**WRITTEN PROBLEM**
Take all the material and copy it exactly.

**RECORDED DATA**
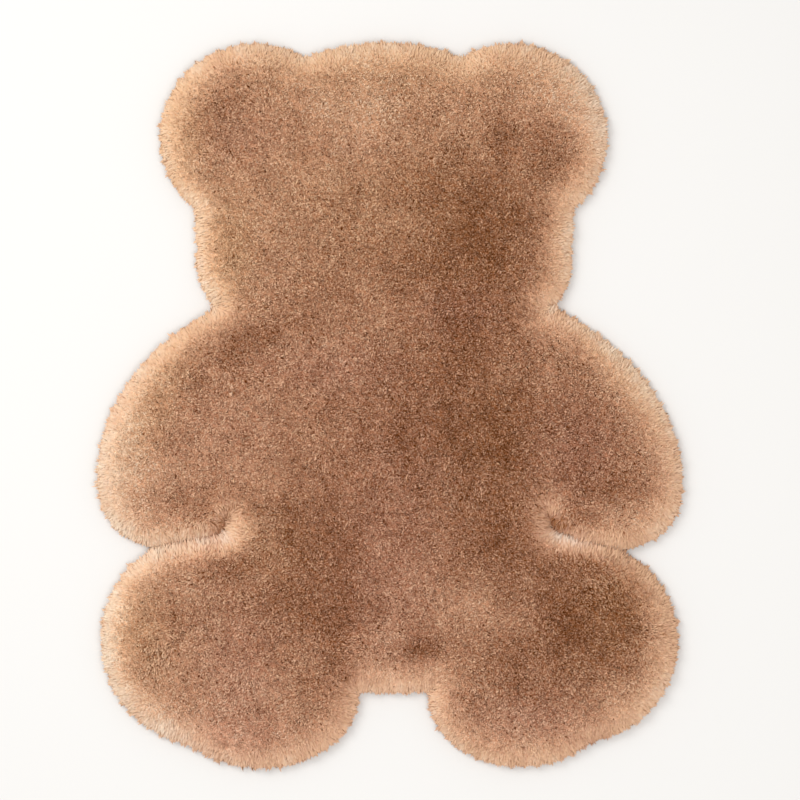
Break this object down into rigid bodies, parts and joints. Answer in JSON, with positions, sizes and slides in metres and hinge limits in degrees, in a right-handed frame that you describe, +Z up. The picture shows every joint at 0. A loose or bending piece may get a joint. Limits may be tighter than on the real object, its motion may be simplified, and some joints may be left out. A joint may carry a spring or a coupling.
{
  "type": "bear shaped rug",
  "caption": "Flat plush floor rug cut to a bear's outline, with rounded ears, arms and legs, a slit beside each arm and a soft shaggy rim.",
  "frame": {"origin": "on the floor, under the middle of the rug's bounding box", "axes": "+Y from the legs to the head, +Z up out of the floor, +X to the right when seen from above with the head at the top"},
  "size_m": [0.8186, 1.0146, 0.0275],
  "materials": {
    "fur": "plush pile"
  },
  "bodies": {
    "root": {"rug": "fur"}
  },
  "joints": []
}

**SOLUTION TO THE EXERCISE**
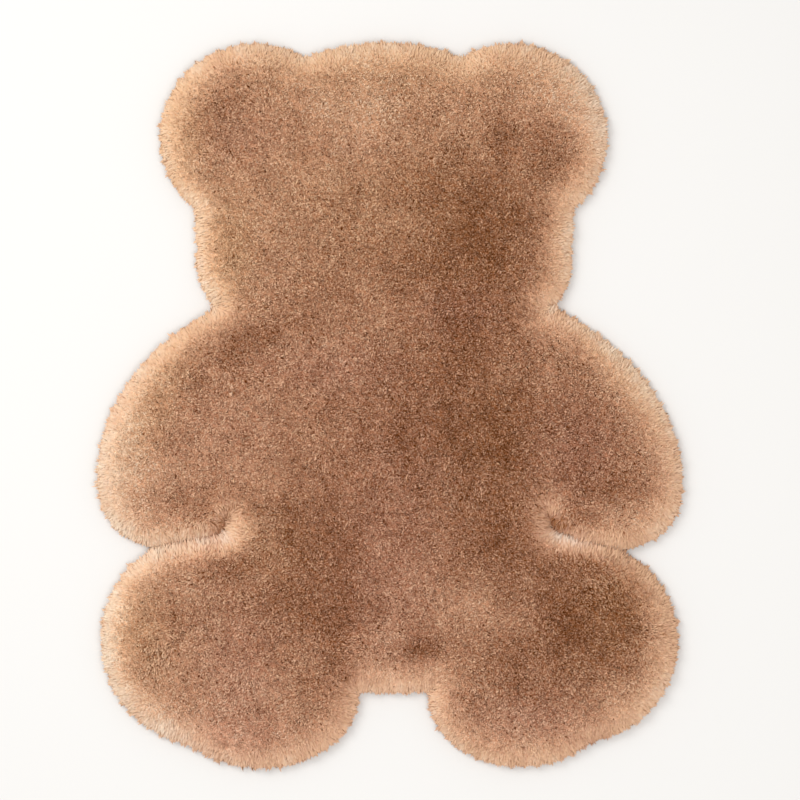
Break this object down into rigid bodies, parts and joints. Answer in JSON, with positions, sizes and slides in metres and hinge limits in degrees, in a right-handed frame that you describe, +Z up. The picture shows every joint at 0. A loose or bending piece may get a joint. Limits may be tighter than on the real object, its motion may be simplified, and some joints may be left out. A joint may carry a spring or a coupling.
{
  "type": "bear shaped rug",
  "caption": "Flat plush floor rug cut to a bear's outline, with rounded ears, arms and legs, a slit beside each arm and a soft shaggy rim.",
  "frame": {"origin": "on the floor, under the middle of the rug's bounding box", "axes": "+Y from the legs to the head, +Z up out of the floor, +X to the right when seen from above with the head at the top"},
  "size_m": [0.8186, 1.0146, 0.0275],
  "materials": {
    "fur": "plush pile"
  },
  "bodies": {
    "root": {"rug": "fur"}
  },
  "joints": []
}